Once you have gcloud installed, run this command to set your default credentials via the CLI:

gcloud auth application-default login

You have now configured Google Cloud access from your local environment. Rill will detect and use your credentials next time you try to ingest a source.

info

As an alternative, you can also run locally with assumed credentials such as a service account key. This is useful for when you have multiple profiles or may receive limited access to a bucket.

In that case, run the following command upon start - replacing the path_to_json_key_file with the service account file:

GOOGLE_APPLICATION_CREDENTIALS=<path_to_json_key_file> rill start

Did you know?

If this project has already been deployed to Rill Cloud and credentials have been set for this source, you can use rill env pull to pull these cloud credentials locally (into your local .env file). Please note that this may override any credentials that you have set locally for this source.

Cloud deployment

When deploying a project to Rill Cloud, Rill requires a JSON key file to be explicitly provided for a Google Cloud service account with appropriate read access / permissions to the buckets used in your project.

When you first deploy a project using rill deploy, you will be prompted to provide credentials for the remote sources in your project that require authentication.

If you subsequently add sources that require new credentials (or if you input the wrong credentials during the initial deploy), you can update the credentials used by Rill Cloud by running:

rill env configure
info

Note that you must cd into the Git repository that your project was deployed from before running rill env configure.

Did you know?

If you've configured credentials locally already (in your <RILL_PROJECT_DIRECTORY>/.env file), you can use rill env push to push these credentials to your Rill Cloud project.

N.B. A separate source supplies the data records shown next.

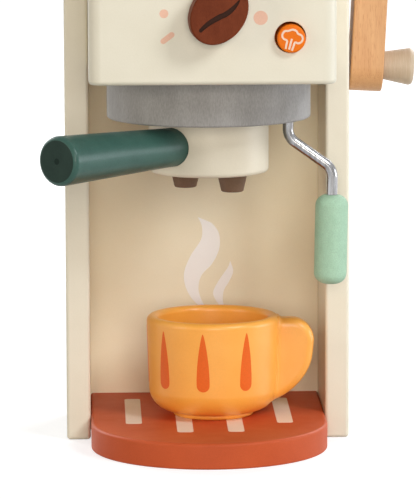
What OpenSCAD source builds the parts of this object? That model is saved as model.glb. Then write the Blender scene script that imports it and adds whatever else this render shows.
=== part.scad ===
// Wooden toy coffee maker: a painted board case with a turning portafilter, a swivelling steam
// wand, a push button, a bean knob, a side crank and a loose cup.
// Millimetres, +Z up. The origin is on the floor, on the centre plane, in the plane of the side
// panels' front edges; -Y is the front.

/* [Case] */
// Overall width over the two side panels
body_w = 160; // [152:1:176]
// Thickness of the side panels
side_t = 13.5; // [12:0.5:15]
// Depth of the side panels
side_d = 80; // [76:1:92]
// Height of the side panels
side_h = 284; // [280:1:298]
// Rounding of the side panels' long edges
side_round = 2; // [1:0.25:3]
// Thickness of the back panel
back_t = 9; // [8:0.5:11]
// Thickness of the top board
top_t = 12; // [10:0.5:15]

/* [Head] */
// How far the head stands out in front of the side panels
head_out = 109; // [103:1:118]
// Height of the head's underside above the floor
head_z = 213; // [207:1:217]
// Rounding of the head's upright front edges
head_round = 7; // [4:0.5:9]
// Rounding of the head's lower edge
head_edge = 2.4; // [1:0.2:3.6]
// Thickness of the head's front board
front_t = 14; // [12:0.5:15]
// Thickness of the boards behind it
board_t = 9; // [8:0.5:10]

/* [Base plate] */
// Thickness of the base plate
plate_t = 14.5; // [13:0.5:17]
// How far the rounded end's centre lies in front of the side panels
plate_out = 24; // [16:1:30]
// Rounding of the base plate's upper edge
plate_edge = 1.8; // [1:0.2:3]

/* [Brew head] */
// Radius of the grey brew head
brew_r = 56.4; // [53:0.2:58]
// Height of the brew head
brew_h = 25.5; // [23:0.5:27]
// Distance of its centre in front of the side panels
brew_out = 30; // [28:0.5:36]
// Rounding of its lower edge
brew_round = 1.2; // [0.6:0.2:2.4]
// Radius of the holding magnet
magnet_r = 10; // [8:0.5:11]
// Thickness of the holding magnet
magnet_t = 5; // [4:0.5:6]

/* [Portafilter] */
// Radius of the portafilter's body
pf_r = 33.25; // [31:0.25:35]
// Height of the portafilter's body
pf_h = 30.3; // [29:0.1:34]
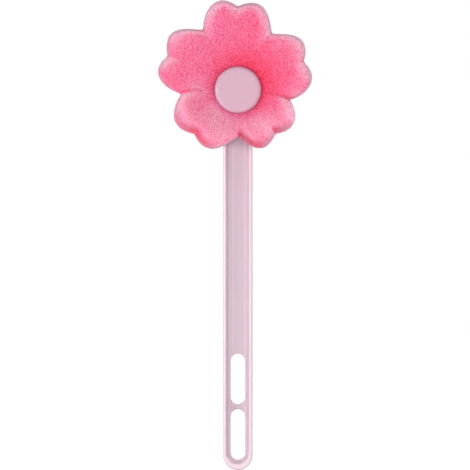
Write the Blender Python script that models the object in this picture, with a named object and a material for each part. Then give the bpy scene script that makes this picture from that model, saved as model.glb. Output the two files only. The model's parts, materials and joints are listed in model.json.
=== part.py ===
"""Sponge bottle brush: a moulded handle, a foam flower, and the snap button that holds it on.

Metres, +Z up. The origin is at the handle's lower end, on the centre line of its flat back.
The front of the brush, with the button, faces -Y. A place in front of the back plane is
given by its reach, which is minus its y.
"""
import math

import bmesh
import bpy

# Handle, a strip with a trough down its front, and a round head behind the flower
HUB_HEIGHT = 0.2223
HANDLE_WIDTH = 0.0172
HANDLE_DEPTH = 0.006
HANDLE_EDGE = 0.0007
HEAD_RADIUS = 0.0185
NECK_FILLET = 0.009
SIDE_LIP = 0.0016
END_LIP = 0.0035
TROUGH_WALL_LEAN = 0.0017
TROUGH_FLOOR_WIDTH = 0.0054
TROUGH_STOP = 0.0015
WEB = 0.0022
SHOULDER_DEPTH_SHARE = 0.87

# The two slots through the handle's lower end
SLOT_WIDTH = 0.0084
SLOT_START = 0.006
LOWER_SLOT_LENGTH = 0.0296
UPPER_SLOT_LENGTH = 0.0294
SLOT_BRIDGE = 0.003

# The back of the head: a ribbed pocket round the boss that the stem snaps into
HEAD_RIM = 0.0022
POCKET_DEPTH = 0.0032
RIB_THICKNESS = 0.0014
RIB_COUNT = 6
BOSS_WALL = 0.0017
SLEEVE_WALL = 0.0017
LATCH_DEPTH = 0.003
LATCH_ROOM = 0.001

# Button: a round cap pressed on a split stem with four hooked legs
CAP_DIAMETER = 0.0272
CAP_HEIGHT = 0.0055
CAP_EDGE = 0.0023
CAP_WALL = 0.0018
CAP_BOSS_WALL = 0.0022
STEM_DIAMETER = 0.008
HOOK_REACH = 0.0013
HOOK_LAND = 0.0005
TIP_SETBACK = 0.0006
SLIT_WIDTH = 0.0016
SLIT_LENGTH = 0.0134

# Foam flower: five petals of two lobes each, cut from a slab and pinched under the cap
PETAL_COUNT = 5
FLOWER_OFFSET = 0.0086
LOBE_ORBIT = 0.0333
LOBE_RADIUS = 0.0117
LOBE_TURN = math.radians(13)
NOTCH_RADIUS = 0.0335
PINCHED_FOAM = 0.0099
PETAL_THICKNESS = 0.02
PETAL_TILT = 0.0025
PETAL_LIFT = 0.004
WALL_LEAN = 0.003
WALL_LEAN_TILT = 0.0015
FRONT_ROUND = 0.003
BACK_ROUND = 0.004
CAP_PROUD = 0.0026
CREASE_DEPTH = 0.0035
STEEP_SHARE = 0.55
FACE_SHARES = (0.75, 0.5, 0.25)
ARC_MIDDLE_SHARE = 1 - math.sqrt(0.5)

# Clearance left between touching pieces, overrun of a cutter, and the merge distance
CLEARANCE = 0.0003
OVERRUN = 0.001
MERGE = 0.000005

# Facets of the round shapes
END_STEPS = 18
HEAD_STEPS = 44
FILLET_STEPS = 6
SLOT_STEPS = 12
BORE_STEPS = 40
CAP_STEPS = 64
EDGE_STEPS = 5
HALF_PETAL_STEPS = 8

# Sizes that follow from the ones above
BORE_RADIUS = STEM_DIAMETER / 2 + CLEARANCE
HOOK_RADIUS = STEM_DIAMETER / 2 + HOOK_REACH
LATCH_RADIUS = HOOK_RADIUS + LATCH_ROOM
BOSS_RADIUS = LATCH_RADIUS + BOSS_WALL
SLEEVE_RADIUS = BORE_RADIUS + SLEEVE_WALL
FOAM_BACK = HANDLE_DEPTH + CLEARANCE
FOAM_RECESS = FOAM_BACK + PINCHED_FOAM
CAP_BACK = FOAM_RECESS + CLEARANCE
CAP_FACE = CAP_BACK + CAP_HEIGHT
FOAM_LIP = CAP_FACE - CAP_PROUD
FOAM_HOLE_RADIUS = SLEEVE_RADIUS + CLEARANCE
FOAM_RECESS_RADIUS = CAP_DIAMETER / 2 + CLEARANCE
FLOWER_HEIGHT = HUB_HEIGHT + FLOWER_OFFSET
FLOWER_REACH = LOBE_ORBIT + LOBE_RADIUS


def point(across, height, reach):
    """A point given across the brush, up it, and forward of its back plane."""
    return (across, -reach, height)


def arc(across, height, radius, start, stop, steps):
    """Points along an arc in the brush's front plane, with both ends."""
    turns = [start + (stop - start) * step / steps for step in range(steps + 1)]
    return [(across + radius * math.cos(turn), height + radius * math.sin(turn)) for turn in turns]


def stadium(half_width, low, high, steps):
    """A slot outline: two half circles, centred at the two heights, and straight sides."""
    lower = arc(0, low, half_width, math.pi, 2 * math.pi, steps)
    upper = arc(0, high, half_width, 0, math.pi, steps)
    return lower + upper


def loft(outlines, ring=False):
    """Skin outlines of equal length into a closed shape. A ring joins its last to its first."""
    shape = bmesh.new()
    loops = [[shape.verts.new(place) for place in outline] for outline in outlines]
    pairs = list(zip(loops, loops[1:]))
    if ring:
        pairs.append((loops[-1], loops[0]))
    else:
        shape.faces.new(loops[0])
        shape.faces.new(loops[-1])
    for lower, upper in pairs:
        for index in range(len(lower)):
            after = (index + 1) % len(lower)
            shape.faces.new((lower[index], lower[after], upper[after], upper[index]))
    bmesh.ops.recalc_face_normals(shape, faces=shape.faces)
    return shape


def slab(outline, back, front):
    """A flat outline given a depth between two reaches."""
    return loft([[point(across, height, reach) for across, height in outline]
                 for reach in (back, front)])


def turned(profile, steps):
    """Spin a profile of radius and reach round the button's axis."""
    shape = bmesh.new()
    corners = [shape.verts.new(point(radius, HUB_HEIGHT, reach)) for radius, reach in profile]
    edges = [shape.edges.new(pair) for pair in zip(corners, corners[1:])]
    bmesh.ops.spin(shape, geom=corners + edges, cent=(0, 0, HUB_HEIGHT), axis=(0, 1, 0),
                   angle=2 * math.pi, steps=steps, use_merge=True)
    bmesh.ops.remove_doubles(shape, verts=shape.verts, dist=MERGE)
    bmesh.ops.recalc_face_normals(shape, faces=shape.faces)
    return shape


def box(half_width, half_height, back, front):
    """A block centred on the button's axis."""
    outline = [(-half_width, HUB_HEIGHT - half_height), (half_width, HUB_HEIGHT - half_height),
               (half_width, HUB_HEIGHT + half_height), (-half_width, HUB_HEIGHT + half_height)]
    return slab(outline, back, front)


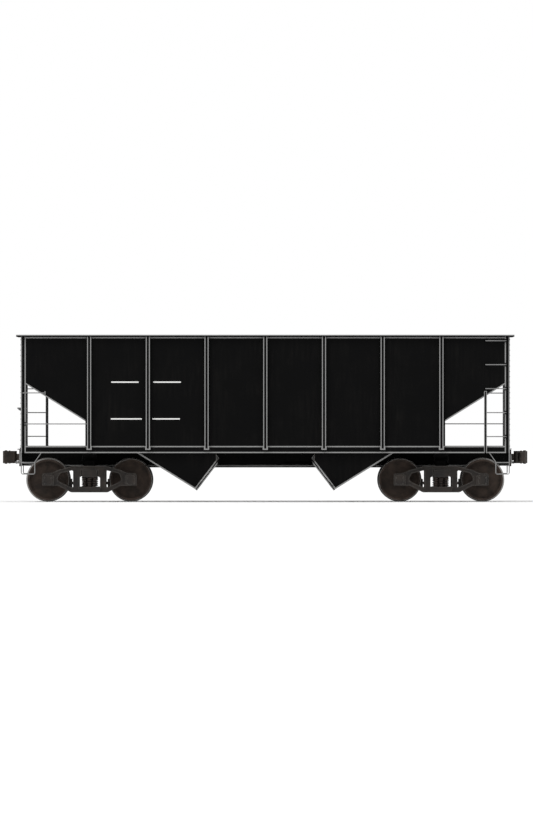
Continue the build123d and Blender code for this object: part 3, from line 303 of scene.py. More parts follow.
# Side sheets: black plates with four white painted rules on each side, bare scoured steel inside,
# their slanted lower edges over the open end bays rubbed grey.
RULE_HEIGHT, RULE_WHITE = 0.026, (0.80, 0.80, 0.785)
RULES = [(-3.112, -2.560, 2.420), (-2.261, -1.706, 2.420),
         (-3.120, -2.494, 1.677), (-2.281, -1.726, 1.677)]
SLOPE, TIP_X, TIP_Z, SHEET = math.radians(31.8), 1.412, 0.262, 0.008
WALL_IN, WALL_OUT, FACE = 1.4415, 1.4495, 1.4615
EDGE_LINE, BAY_FROM, HAIR = 0.024, 3.5, 0.001
SCOURED_DARK, SCOURED_LIGHT, SCRATCH = (0.050, 0.038, 0.031), (0.105, 0.094, 0.086), (0.21, 0.20, 0.19)


def over_slope(tree, x, z):
    """Height over the slope sheet's underside, square to it."""
    start = TIP_X * math.sin(SLOPE) - TIP_Z * math.cos(SLOPE) + SHEET
    fall = maths(tree, "MULTIPLY_ADD", x, -math.sin(SLOPE), start)
    return maths(tree, "MULTIPLY_ADD", z, math.cos(SLOPE), fall)


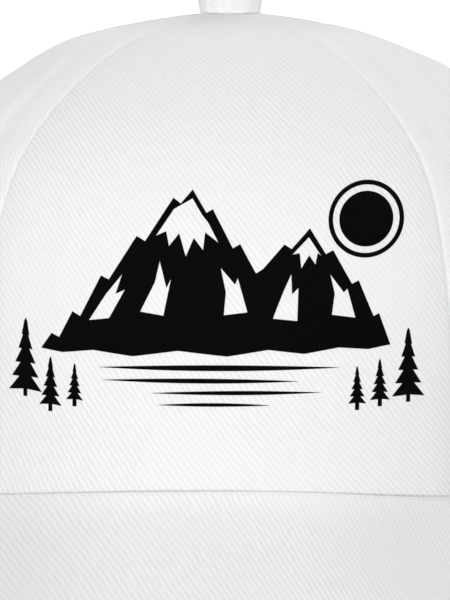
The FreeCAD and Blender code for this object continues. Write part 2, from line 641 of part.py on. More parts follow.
for number, step in enumerate((-1, 0, 1), start=1):
    turn = step * size("tooth_pitch_turn")
    tooth = bind(doc.addObject("Part::Prism", f"tooth_{number}"), {
        "Circumradius": "Sizes.tooth_height",
        "Height": f"{LEVER_HIGH} - {LEVER_LOW}",
        "Placement.Base.x": f"{PIN_ALONG} + Sizes.barrel_radius * sin({turn})",
        "Placement.Base.y": f"{PIN_OUT} - Sizes.barrel_radius * cos({turn})",
        "Placement.Base.z": LEVER_LOW,
    })
    tooth.Polygon = 3
    tooth.Placement.Rotation = Rotation(Z_AXIS, turn - 90)
    teeth.append(tooth)
lever_bore = rod(
    "lever_bore", PIN_ALONG, PIN_OUT, f"-{FAR}", FAR, "Sizes.pin_radius + Sizes.pin_bore_clearance")
lever_blank = boolean("Fuse", "lever_blank", lever, lip, barrel, *teeth)
lever_shape = boolean("Common", "lever_shape", lever_blank, tongue(
    "lever_tongue", (f"-{FAR}", "0", LEVER_LOW), (f"{LEVER_END} + {LIP_RADIUS}", FAR, LEVER_HIGH),
    "Sizes.lever_corner_radius"))
pieces["buckle_lever"] = boolean("Cut", "buckle_lever", lever_shape, lever_bore)

# The tab: sewn in beside the opening, pulled straight to the buckle and round its bar.
TAB_KNEE = "Sizes.opening_half_width"
tab_wall = oval_wall("tab_wall", STRAP_OUTSIDE, STRAP_INSIDE, STRAP_LOW, STRAP_HIGH)
tab_run = box("tab_run", (TAB_KNEE, "0", "0"), ("Sizes.strap_sewn_reach", FAR, FAR))
tab_sewn = boolean("Common", "tab_sewn", tab_wall, tab_run)
STRAP_MIDDLE = f"({STRAP_OUTSIDE} + Sizes.strap_thickness / 2)"
KNEE_OUT = out_at(TAB_KNEE, STRAP_MIDDLE)
knee = Vector(value(TAB_KNEE), value(KNEE_OUT), 0)
bar = Vector(value(BAR_ALONG), value(BAR_OUT), 0)
reach = knee - bar
loop_middle = value(f"{LOOP_RADIUS} - Sizes.strap_thickness / 2")
lean = math.degrees(math.atan2(reach.y, reach.x) + math.asin(loop_middle / reach.Length))
straight = bind(doc.addObject("Part::Box", "tab_straight"), {
    "Width": "Sizes.strap_thickness", "Height": "Sizes.strap_width"})
straight.Length = math.sqrt(reach.Length ** 2 - loop_middle ** 2)
bar_seat = Placement(bar + Vector(0, 0, value(STRAP_LOW)), Rotation(Z_AXIS, lean))
straight.Placement = bar_seat * Placement(Vector(0, -value(LOOP_RADIUS), 0), Rotation())
knee_rod = rod("tab_knee", TAB_KNEE, KNEE_OUT, STRAP_LOW, STRAP_HIGH, "Sizes.strap_thickness / 2")
loop = boolean(
    "Cut", "tab_loop", rod("loop_out", BAR_ALONG, BAR_OUT, STRAP_LOW, STRAP_HIGH, LOOP_RADIUS),
    rod("loop_in", BAR_ALONG, BAR_OUT, STRAP_LOW, STRAP_HIGH, f"{LOOP_RADIUS} - Sizes.strap_thickness"))
pieces["strap_tab"] = boolean("Fuse", "strap_tab", tab_sewn, straight, knee_rod, loop)

# --- how the cap lies on a table --------------------------------------------------------------------

doc.recompute()


def lowest(points, turn):
    """Lowest height of some points once they are turned about the X axis."""
    return min(point.y * math.sin(turn) + point.z * math.cos(turn) for point in points)


def resting_turn(front_points, rear_points):
    """The turn about X at which the brim and the crown's rear edge reach equally low."""
    low, high = math.radians(-30), math.radians(30)
    for _ in range(50):
        turn = (low + high) / 2
        if lowest(front_points, turn) < lowest(rear_points, turn):
            high = turn
        else:
            low = turn
    return (low + high) / 2


brim_points = pieces["brim_under_cover"].Shape.tessellate(FACETS)[0]
rear_points = []
for name in ("back_panel_left", "back_panel_right"):
    rear_points += pieces[name].Shape.tessellate(FACETS)[0]
turn = resting_turn(brim_points, rear_points)
laid = Placement(Vector(), Rotation(X_AXIS, math.degrees(turn)))
all_points = [
    laid.multVec(point) for piece in pieces.values() for point in piece.Shape.tessellate(FACETS)[0]
]
lows = [min(getattr(point, axis) for point in all_points) for axis in "xyz"]
highs = [max(getattr(point, axis) for point in all_points) for axis in "xyz"]
down = Vector(0, -(lows[1] + highs[1]) / 2, -lows[2])
rest = Placement(down, Rotation()) * laid

for name, piece in pieces.items():
    piece.Label = name
    piece.Placement = rest * piece.Placement
doc.recompute()

# --- checks and files -------------------------------------------------------------------------------

for feature in doc.Objects:
    if {"Invalid", "Error"} & set(feature.State):
        raise RuntimeError(f"{feature.Name} did not build: {feature.State}")
os.makedirs("parts", exist_ok=True)
for name, piece in pieces.items():
    if piece.Shape.isNull() or not piece.Shape.isValid():
        raise RuntimeError(f"{name} has no valid shape")
    piece.Shape.exportStep(f"parts/{name}.step")
print("cap turned by", round(math.degrees(turn), 4), "moved by", tuple(round(v, 4) for v in down))
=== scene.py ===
import json
import math

import bmesh
import bpy
import numpy as np
from mathutils import Matrix, Vector


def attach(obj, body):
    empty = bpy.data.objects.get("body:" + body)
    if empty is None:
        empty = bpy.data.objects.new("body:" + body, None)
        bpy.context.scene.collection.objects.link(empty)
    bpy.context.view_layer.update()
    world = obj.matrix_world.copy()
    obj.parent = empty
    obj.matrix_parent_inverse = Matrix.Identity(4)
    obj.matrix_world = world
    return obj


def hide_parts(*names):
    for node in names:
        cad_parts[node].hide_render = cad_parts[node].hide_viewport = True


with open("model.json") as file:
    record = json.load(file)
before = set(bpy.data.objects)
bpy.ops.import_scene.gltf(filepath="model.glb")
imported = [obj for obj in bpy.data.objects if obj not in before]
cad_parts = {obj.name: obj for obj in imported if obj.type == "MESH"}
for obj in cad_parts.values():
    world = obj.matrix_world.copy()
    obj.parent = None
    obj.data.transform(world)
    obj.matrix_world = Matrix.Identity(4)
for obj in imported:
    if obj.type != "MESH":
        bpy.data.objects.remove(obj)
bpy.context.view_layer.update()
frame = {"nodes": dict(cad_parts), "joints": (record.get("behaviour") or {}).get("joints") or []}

bl_info = {
    "name": "Five-panel cap",
    "version": (1, 0, 0),
    "blender": (4, 5, 0),
    "location": "View3D > Sidebar > Cap",
    "description": "A structured twill cap: panels, brim, button, eyelets, inside tapes, strap and buckle",
    "category": "Add Mesh",
}

MM = 0.001

# The cap is drawn about the middle of its crown, on the plane of the crown's lower edge, front at -Y.
# The crown's level ovals: height, reach across and reach along, as shares of its height and half-axes.
LEVELS = (
    (0.0, 1.0, 1.0),
    (0.12, 1.0, 1.0),
    (0.26, 1.0, 1.0),
    (0.51, 0.995, 0.935),
    (0.725, 0.867, 0.785),
    (0.867, 0.637, 0.59),
    (0.948, 0.423, 0.40),
    (0.987, 0.205, 0.196),
    (1.0, 0.06, 0.057),
    (1.0005, 0.02, 0.02),
)
PANEL_HUB = 2.4 * MM             # the panels stop this far from the crown's axis, under the button
FRONT_SEED, FRONT_SOFT = 3, 0.12   # the front panel's swell, which the print follows
BRIM_ROWS = 4.2 * MM, 9.4 * MM   # rows of stitches, from the brim's edge
ARCH_ROW = 3.2 * MM              # row of stitches, from the opening's edge
TAPE_ROW = 1.5 * MM              # rows of stitches, from a tape's edges
STRAP_ROW = 2.2 * MM             # rows of stitches, from the strap's edges
HEM = 1.2 * MM                   # cloth turned under along the binding's edges
POCKET_ROOM = 1.2 * MM           # round the strap's sewn ends, behind the sweatband
POCKET_DEPTH = 1.5 * MM
STRAP_THREAD = 0.18 * MM         # radius of the strap's thread
SHADOW_ENDS = 0.22, 0.5          # metres from the cap between which the floor turns plain white
WHITE = (1.0, 1.0, 1.0, 1.0)


# --- sizes and colours a user would change -------------------------------------------------------


def length(name, description, millimetres):
    """A property for a length, written in millimetres."""
    return bpy.props.FloatProperty(
        name=name, description=description, default=millimetres * MM, min=0.0, unit="LENGTH", precision=5)


def turn(name, description, degrees):
    """A property for an angle, written in degrees."""
    return bpy.props.FloatProperty(
        name=name, description=description, default=math.radians(degrees), unit="ROTATION")


def colour(name, description, value):
    """A property for a colour, in linear light."""
    return bpy.props.FloatVectorProperty(
        name=name, description=description, default=value, size=3, min=0.0, max=1.0, subtype="COLOR")


def share(name, description, value):
    """A property for a share between none and all."""
    return bpy.props.FloatProperty(
        name=name, description=description, default=value, min=0.0, max=1.0, subtype="FACTOR")


class CapCrown(bpy.types.PropertyGroup):
    """The crown's form and its cloth."""
    half_width: length("Half width", "From the middle to the crown's side", 84.0)
    half_length: length("Half length", "From the middle to the crown's front", 101.0)
    height: length("Height", "From the lower edge to the top", 108.0)
    front_seam: turn("Front seams", "Azimuth of the front panel's seams", 33.0)
    fold: length("Folds", "Depth of the two soft folds beside each front seam", 0.55)
    seam_bow: turn("Seam bow", "How far the two front seams bow outwards above the edge", 2.9)
    rear_seam: turn("Rear seams", "Azimuth of the seams between side and back panels", 111.0)
    cloth: length("Cloth thickness", "Thickness of a panel", 1.0)
    valley: length("Seam depth", "How deep the panels sink into their seams", 0.75)
    edge_roll: length("Edge roll", "Radius of the turned-in lower edge", 0.5)
    softness: length("Softness", "Depth of the soft hollows in the side and back panels", 1.0)


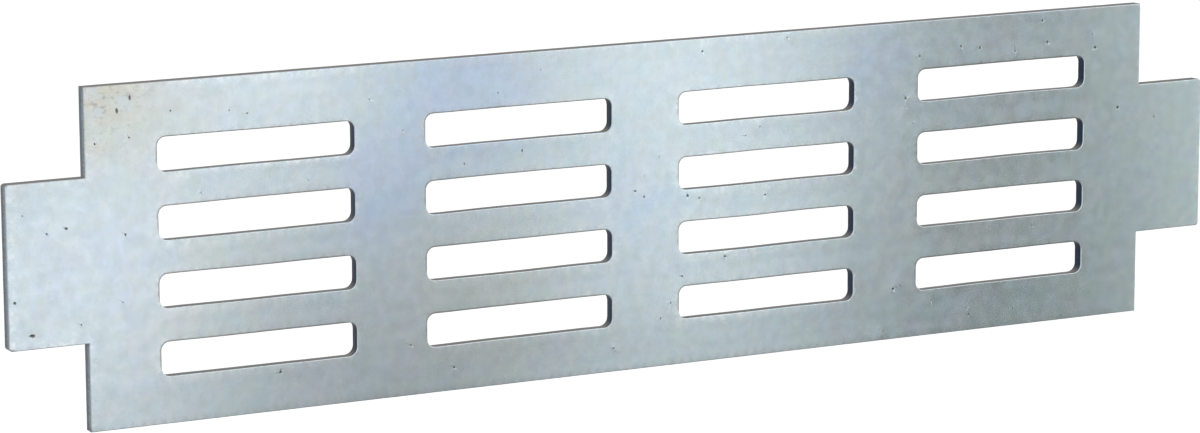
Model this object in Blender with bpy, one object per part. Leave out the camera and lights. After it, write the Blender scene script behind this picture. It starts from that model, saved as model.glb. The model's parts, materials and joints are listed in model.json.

This will allow other users to retrieve / reuse the same credentials automatically by running rill env pull.

Appendix

How to create a service account using the Google Cloud Console

Here is a step-by-step guide on how to create a Google Cloud service account with read-only access to GCS:

  1. Navigate to the Service Accounts page under "IAM & Admin" in the Google Cloud Console.

  2. Click the "Create Service Account" button at the top of the page.

  3. In the "Create Service Account" window, enter a name for the service account, then click "Create and continue".

  4. In the "Role" field, search for and select the "Storage Object Viewer" role. Click "Continue", then click "Done".

    • This grants the service account access to data in all buckets. To only grant access to data in a specific bucket, leave the "Role" field blank, click "Done", then follow the steps described in Add a principal to a bucket-level policy.
  5. On the "Service Accounts" page, locate the service account you just created and click on the three dots on the right-hand side. Select "Manage Keys" from the dropdown menu.

  6. On the "Keys" page, click the "Add key" button and select "Create new key".

  7. Choose the "JSON" key type and click "Create".

  8. Download and save the JSON key file to a secure location on your computer.

How to create a service account using the gcloud CLI

  1. Open a terminal window and follow the steps on Install the Google Cloud CLI if you haven't already done so.

  2. You will need your Google Cloud project ID to complete this tutorial. Run the following command to show it:

    gcloud config get project
  3. Replace [PROJECT_ID] with your project ID in the following command, and run it to create a new service account (optionally also replace rill-service-account with a name of your choice):

    gcloud iam service-accounts create rill-service-account --project [PROJECT_ID]
  4. Grant the service account access to data in Google Cloud Storage:

    • To grant access to data in all buckets, replace [PROJECT_ID] with your project ID in the following command, and run it:
      gcloud projects add-iam-policy-binding [PROJECT_ID] \
      --member="serviceAccount:rill-service-account@[PROJECT_ID].iam.gserviceaccount.com" \
      --role="roles/storage.objectViewer"
    • To only grant access to data in a specific bucket, replace [BUCKET_NAME] and [PROJECT_ID] with your details in the following command, and run it:
      gcloud storage buckets add-iam-policy-binding gs://[BUCKET_NAME] \
      --member="serviceAccount:rill-service-account@[PROJECT_ID].iam.gserviceaccount.com" \
      --role="roles/storage.objectViewer"
  5. Replace [PROJECT_ID] with your project ID in the following command, and run it to create a key file for the service account:

    gcloud iam service-accounts keys create rill-service-account.json \
    --iam-account rill-service-account@[PROJECT_ID].iam.gserviceaccount.com
  6. You have now created a JSON key file named rill-service-account.json in your current working directory.